Both stencil implementations ran on a gem5 simulation of a 4x4 HammerBlade architecture. Both stencil implementations were tested using matrices with elements equal to their row-major order indices. This choice of matrix allowed for simple confirmation of correctness, since these matrices are not transformed by the stencil algorithm.

We compare performance of both implementations by reading the numCycles statistic produced by the simulation for each input size and averaging the result over the four cores, and over three trials:

non-cached | 4x4 | 8x8 | 16x16 | 34x34 | |---------|---------|---------|---------| | 7605 | 28740 | 123769 | 580502 | | | | | |

cached | 4x4 | 8x8 | 16x16 | 34 x 34 | |---------|---------|---------|---------| | 14592 | 35961 | 115200 | 474928 | | | | | |

# Discussion

These results demonstrate that the cost of caching is amortized with the size of the input.

Although this result is expected, I wondered why the cost of caching seemed so high. Cursory testing revealed that removing the branching from the cache loop removed ~10k cycles from the 4x4 and 8x8, ~40k cycles from the 16x16 input, and ~130k cycles from 34x34. These results suggest that a more efficient caching routine that minimizes branching would improve performance.

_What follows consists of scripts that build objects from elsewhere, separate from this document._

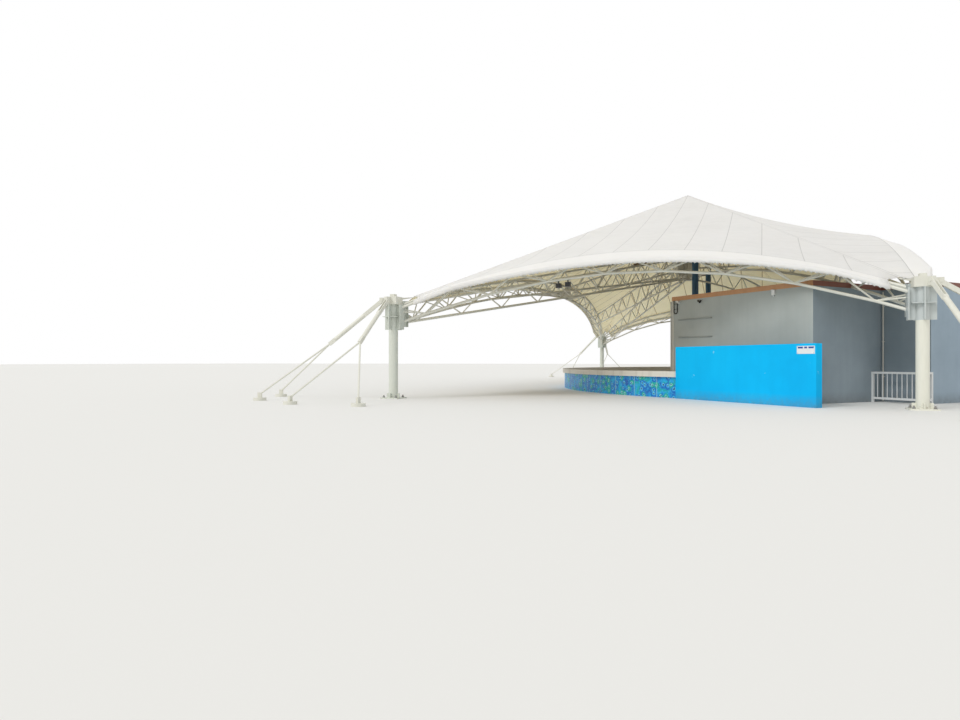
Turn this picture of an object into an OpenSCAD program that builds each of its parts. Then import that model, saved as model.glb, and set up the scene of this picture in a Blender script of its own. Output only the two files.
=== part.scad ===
// Bandstand with a stretched membrane canopy on four masts, as a 1:2 scale model.
// The audience side is -X, the stage house is at +X, and the plan is symmetric about Y = 0.

/* [Masts] */
// Distance of the front masts from the middle of the plan, towards the audience
front_mast_x = 5125; // [4600:5:5600]
// Distance of the front masts to either side
front_mast_y = 10175; // [9800:5:10800]
// Distance of the rear masts behind the middle of the plan
rear_mast_x = 4690; // [4400:5:5100]
// Distance of the rear masts to either side
rear_mast_y = 9725; // [9300:5:10100]
// Outer diameter of a mast pipe
mast_d = 200; // [160:1:220]
// Height of a mast pipe, up to the underside of its cap
mast_h = 2030; // [1980:1:2100]
// Width of the square base plate
base_w = 420; // [380:1:520]
// Thickness of the base plate
base_t = 25; // [15:1:40]
// Spacing of the four anchor bolts in the base plate
bolt_spacing = 300; // [290:1:330]
// Diameter of an anchor bolt hole
bolt_hole_d = 26; // [14:1:34]
// Reach of the fins from the mast axis
fin_reach = 200; // [180:1:240]
// Height of the fins below the mast top
fin_h = 540; // [500:1:640]
// Thickness of the fins
fin_t = 20; // [10:1:26]
// Thickness of the end plates and of the stiffener ring
plate_t = 15; // [8:1:20]
// Width of the end plate that takes an arch
arch_plate_w = 180; // [170:1:184]
// Distance from mast axis to the end plate of the diagonal truss
diagonal_reach = 360; // [330:1:480]
// Width of the cap on a mast
cap_w = 290; // [260:1:340]
// Height of the cap on a mast
cap_h = 170; // [140:1:200]
// Width of the small block on top of the cap
block_w = 110; // [80:1:140]
// Height of the small block on top of the cap
block_h = 60; // [30:1:90]

/* [Arches] */
// Drop from a mast's top to the bottom chords where they meet it
seat_drop = 440; // [400:1:470]
// Rise of the side arches
side_rise = 1140; // [1000:5:1250]
// Inward lean of the side arches at the crown
side_lean = 1650; // [1200:5:1700]
// Rise of the front arch
front_rise = 1405; // [1200:5:1500]
// Inward lean of the front arch at the crown
front_lean = 1050; // [900:5:1200]
// Rise of the rear arch
rear_rise = 2235; // [2000:5:2300]
// Height of the inner top chord above the bottom chord
truss_depth = 410; // [360:1:460]
// Distance of the outer top chord outside the bottom chord
truss_width = 330; // [260:1:380]
// Drop of the outer top chord from the mast to the crown
outer_drop = 190; // [120:1:230]
// Diameter of the chords
chord_d = 58; // [44:1:64]
// Diameter of the lacing bars
lacing_d = 34; // [22:1:40]
// Number of bays in a side arch
side_bays = 8; // [6:2:10]
// Number of bays in the front arch and in the rear arch
end_bays = 16; // [12:2:18]

/* [Interior trusses] */
// Height of the diagonal trusses' bottom chord at the centre
diagonal_crown_z = 3520; // [3400:5:3600]
// Depth of a front diagonal truss at its mast
front_end_depth = 390; // [340:1:410]
// Depth of a rear diagonal truss at its mast
rear_end_depth = 300; // [260:1:320]
// Depth of a diagonal truss at the centre
diagonal_crown_depth = 680; // [600:5:720]
// Number of bays in a diagonal truss
diagonal_bays = 9; // [7:1:11]
// Height of the spine's bottom chord at the centre
spine_z = 3850; // [3700:5:3900]
// Depth of the spine at the centre
spine_depth = 720; // [600:5:740]
// Number of bays in each half of the spine
spine_bays = 7; // [5:1:9]
// Height of a branch truss's bottom chord at the centre
branch_z = 3550; // [3500:5:3600]
// Depth of a branch truss at the centre
branch_depth = 820; // [740:5:840]
// Number of bays in a branch truss
branch_bays = 9; // [7:1:11]
// Outer diameter of the king post
king_d = 160; // [120:1:180]
// Distance from the king post's axis to its end plates
hub_reach = 175; // [160:1:230]
// Diameter of the two columns on the stage
column_d = 183; // [150:1:210]
// Distance of the columns behind the middle of the plan
column_x = 450; // [300:5:600]
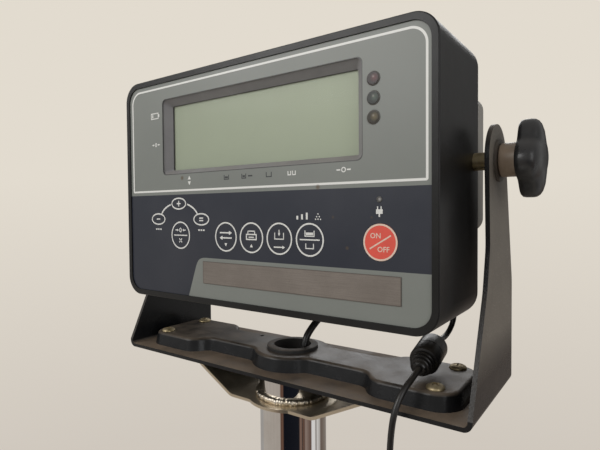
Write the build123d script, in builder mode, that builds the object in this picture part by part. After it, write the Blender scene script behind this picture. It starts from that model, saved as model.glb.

Further analysis can be done to determine how much the simulation penalizes global memory vs scratchpad operations. This analysis would also inform whether caching on the output might present an opportunity for additional performance benefits.

# Conclusion

Thanks to logical indexing, we generated two implementation from one high-level stencil algorithm. I plan to use the flexibility and expressiveness afforded by logical indexing as a foundation to implement future language features.